Llevaba Antonio en la boina su distintivo de alférez, la estrella de seis puntas. Nadie les opuso resistencia. Contaba Antonio que un señor, al verlo, salió corriendo Muntaner abajo al grito de «¡Ya han llegado, ya han llegado!». –No sé por qué corría tanto, porque no teníamos ninguna intención de perseguirlo–, remachaba Antonio con su divertida ironía. El portal estaba cerrado, pero a los golpes abrió la puerta la veterana portera de la casa. -–¡Antoñito! ¿qué haces aquí?–, he bajado a ver a mi madre–; –tu madre está en Sitges, por seguridad–. Y Antonio y el soldadito, frustrados, con la misma amabilidad y corrección que tomaron Barcelona, la abandonaron para reunirse con sus compañeros de armas. Pocos días más tarde, Barcelona fue tomada sin apenas resistencia por las tropas nacionales, con Antonio en vanguardia, y ya en la ciudad Condal, solicitó permiso a su coronel para marchar hasta Sitges. Lo hizo andando, por las sinuosas curvas del Garraf, y cuando le faltaban dos kilómetros para llegar, advirtió que venía hacia él una figura querida y con los brazos abiertos. Parece de película, pero no. Era su madre, que había tenido el pálpito, y no albergó duda alguna de que su hijo había vuelto.

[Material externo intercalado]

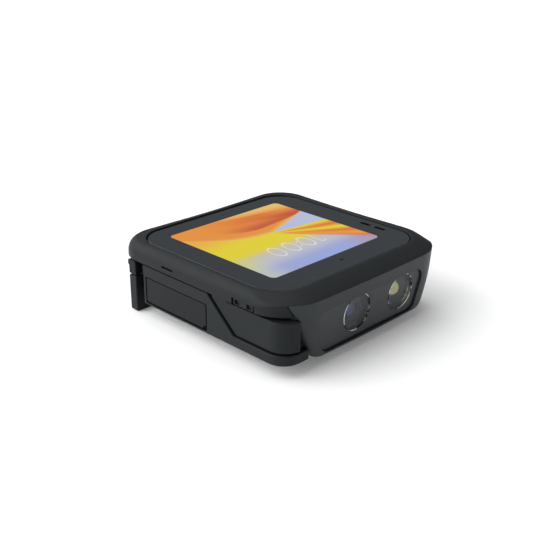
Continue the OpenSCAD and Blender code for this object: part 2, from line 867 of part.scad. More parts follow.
module bail_spring() {
    path = spring_path();
    n = len(path);
    ring = [for (i = [0 : n - 1])
        let (a = path[max(i - 1, 0)], b = path[min(i + 1, n - 1)], d = (b - a) / norm(b - a),
             u = cross(d, [1, 0, 0]) / norm(cross(d, [1, 0, 0])), v = cross(d, u))
        for (k = [0 : spring_sides - 1])
            let (w = 360 * k / spring_sides) path[i] + spring_wire * (cos(w) * u + sin(w) * v)];
    sides = [for (i = [0 : n - 2], k = [0 : spring_sides - 1])
        let (k2 = (k + 1) % spring_sides, p = i * spring_sides, q = p + spring_sides)
        [p + k, p + k2, q + k2, q + k]];
    color(metal) polyhedron(ring, concat(sides,
        [[for (k = [spring_sides - 1 : -1 : 0]) k]],
        [[for (k = [0 : spring_sides - 1]) (n - 1) * spring_sides + k]]));
}

top_housing();
cover_glass();
glass_adhesive();
display_module();
display_frame();
front_sensor();
speaker();
microphone();
main_board();
processor_shield();
radio_shield();
vibration_motor();
antenna_strip();
mid_housing();
housing_screws();
nose_cover();
window_plate();
camera_ring();
lamp_ring();
camera_window();
lamp_window();
scan_chassis();
camera_barrel();
camera_lens();
image_sensor();
lamp_reflector();
lamp_led();
power_key();
power_switch();
scan_key();
scan_switch();
battery_case();
battery_lid();
battery_cell();
battery_contacts();
battery_latch_left();
battery_latch_right();
mount_frame();
side_cover_left();
side_cover_right();
adapter_plate();
thread_inserts();
base_pad();
rear_bail();
bail_tip_left();
bail_tip_right();
bail_pad_left();
bail_pad_right();
bail_pin();
bail_spring();
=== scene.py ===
# %% [markdown]
# # A wearable touchscreen scanner in its hand mount
#
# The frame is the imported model: every piece already has its place and size
# there. This script gives the pieces their finished shapes and surfaces. It
# works in millimetres, because the real product is drawn in them, and turns
# them into metres only where a mesh is made.

# %% Load the frame
import json
import math

import bmesh
import bpy
import numpy as np
from mathutils import Matrix, Vector


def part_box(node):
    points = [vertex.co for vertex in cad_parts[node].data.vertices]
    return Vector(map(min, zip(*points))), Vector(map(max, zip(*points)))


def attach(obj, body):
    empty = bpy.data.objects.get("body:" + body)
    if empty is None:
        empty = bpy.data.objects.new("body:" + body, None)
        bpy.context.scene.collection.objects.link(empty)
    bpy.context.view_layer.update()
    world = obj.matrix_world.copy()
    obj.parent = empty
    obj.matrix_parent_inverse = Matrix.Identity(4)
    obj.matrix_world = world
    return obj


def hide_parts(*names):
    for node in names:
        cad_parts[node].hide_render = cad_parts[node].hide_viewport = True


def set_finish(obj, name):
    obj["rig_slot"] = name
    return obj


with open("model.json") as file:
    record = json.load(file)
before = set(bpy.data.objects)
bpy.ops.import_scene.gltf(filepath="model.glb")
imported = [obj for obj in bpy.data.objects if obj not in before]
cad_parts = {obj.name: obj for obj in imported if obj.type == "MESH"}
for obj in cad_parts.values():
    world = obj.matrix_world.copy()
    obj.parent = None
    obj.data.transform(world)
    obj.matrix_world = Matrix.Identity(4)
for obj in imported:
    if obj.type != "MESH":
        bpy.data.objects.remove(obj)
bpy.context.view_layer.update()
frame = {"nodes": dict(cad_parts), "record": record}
MM = 0.001


def span(node):
    """Lowest and highest corner of a frame node, in millimetres."""
    low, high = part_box(node)
    return np.array(low) / MM, np.array(high) / MM


# %% [markdown]
# ## Camera
#
# A product camera is a position on a sphere round the object: an azimuth, an
# elevation, a distance and a lens. A small roll is kept as well, because a
# camera on a tripod is seldom perfectly level.

# %% Place the camera
AIM = Vector((-4.18, -3.03, 8.7)) * MM
DISTANCE = 203.16 * MM
AZIMUTH, ELEVATION, ROLL = math.radians(-46.22), math.radians(23.65), math.radians(0.815)
LENS, SENSOR = 55.8, 36.0

away = Vector((math.sin(AZIMUTH) * math.cos(ELEVATION),
               -math.cos(AZIMUTH) * math.cos(ELEVATION), math.sin(ELEVATION)))
camera = bpy.data.objects.new("studio_camera", bpy.data.cameras.new("studio_camera"))
camera.data.lens, camera.data.sensor_width = LENS, SENSOR
camera.data.clip_start, camera.data.clip_end = 0.01, 20
turn = (-away).to_track_quat("-Z", "Y").to_matrix().to_4x4()
camera.matrix_world = Matrix.Translation(AIM + away * DISTANCE) @ turn @ Matrix.Rotation(ROLL, 4, "Z")
bpy.context.scene.collection.objects.link(camera)
bpy.context.scene.camera = camera
print("camera at", [round(v / MM, 1) for v in camera.matrix_world.translation])

# %% [markdown]
# ## Outlines with rounded corners
#
# Nearly every moulded part is a flat outline given a thickness. Its corners
# are arcs, never points, because a mould is cut with a round tool. One helper
# turns a few corner points and radii into such an outline, and also gives the
# direction that points out of the part at each place, which is what the edge
# rounding needs.

# %% Rounded outlines
HOLD = 0.05


def rounded(corners, radii, closed=True, arc=8, straight=1):
    """An outline through the corners, turned at each by an arc of its radius.

    At a corner the line leaves its incoming direction at a distance radius
    times the tangent of half the turn, and follows a circle until it has the
    outgoing direction. The outward direction is the travel direction turned a
    quarter to the right. Gives points, outward directions and how far the
    outline may be drawn in at each point before a corner folds over.
    """
    corners = np.asarray(corners, float)
    radii = np.broadcast_to(np.asarray(radii, float), len(corners))
    heading = np.roll(corners, -1, 0) - corners
    angle = np.arctan2(heading[:, 1], heading[:, 0])
    points, outward, reach = [], [], []

    def lay(place, direction, limit):
        """Adds points, the outward directions for their headings, and the drawing-in limit."""
        points.append(place)
        outward.append(np.stack([np.sin(direction), -np.cos(direction)], 1))
        reach.append(np.full(len(place), limit))

    for k in range(len(corners)):
        if not closed and k in (0, len(corners) - 1):
            direction = angle[0] if k == 0 else angle[k - 1]
            lay(corners[k][None], np.array([direction]), np.inf)
            continue
        bend = (angle[k] - angle[k - 1] + np.pi) % (2 * np.pi) - np.pi
        back = radii[k] * abs(math.tan(bend / 2))
        into = np.array([math.cos(angle[k - 1]), math.sin(angle[k - 1])])
        right = np.array([into[1], -into[0]])
        side = np.sign(bend)
        centre = corners[k] - into * back - right * radii[k] * side
        direction = angle[k - 1] + np.linspace(0, bend, arc + 1)
        away = np.stack([np.sin(direction), -np.cos(direction)], 1)
        lay(centre + away * radii[k] * side, direction, 0.95 * radii[k] if side > 0 else np.inf)
    points, outward, reach = (np.concatenate(part) for part in (points, outward, reach))
    return fill_straights(points, outward, reach, closed, straight)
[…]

Barcelona, la bellísima, la inmensa, la rica capital catalana, segunda ciudad de España, fue tomada por un alférez y un soldado. No se trata de incluir su derrota en la relación de ciudades y plazas heroicamente defendidas por los sitiados. De ahí, que mucho ponga en duda, la creación de ese Ejército supremacista catalán con el que sueña Torra. Sus antecedentes no son gloriosos, precisamente.
Torra, como catalán separatista, es de una raza superior. De eso no hay duda, y hay documentos gráficos familiares que lo demuestran. Pero las razas superiores, en ocasiones, se esconden cuando hay tiros. Y ningún español inferior a cualquier catalán desea tiros en su Patria.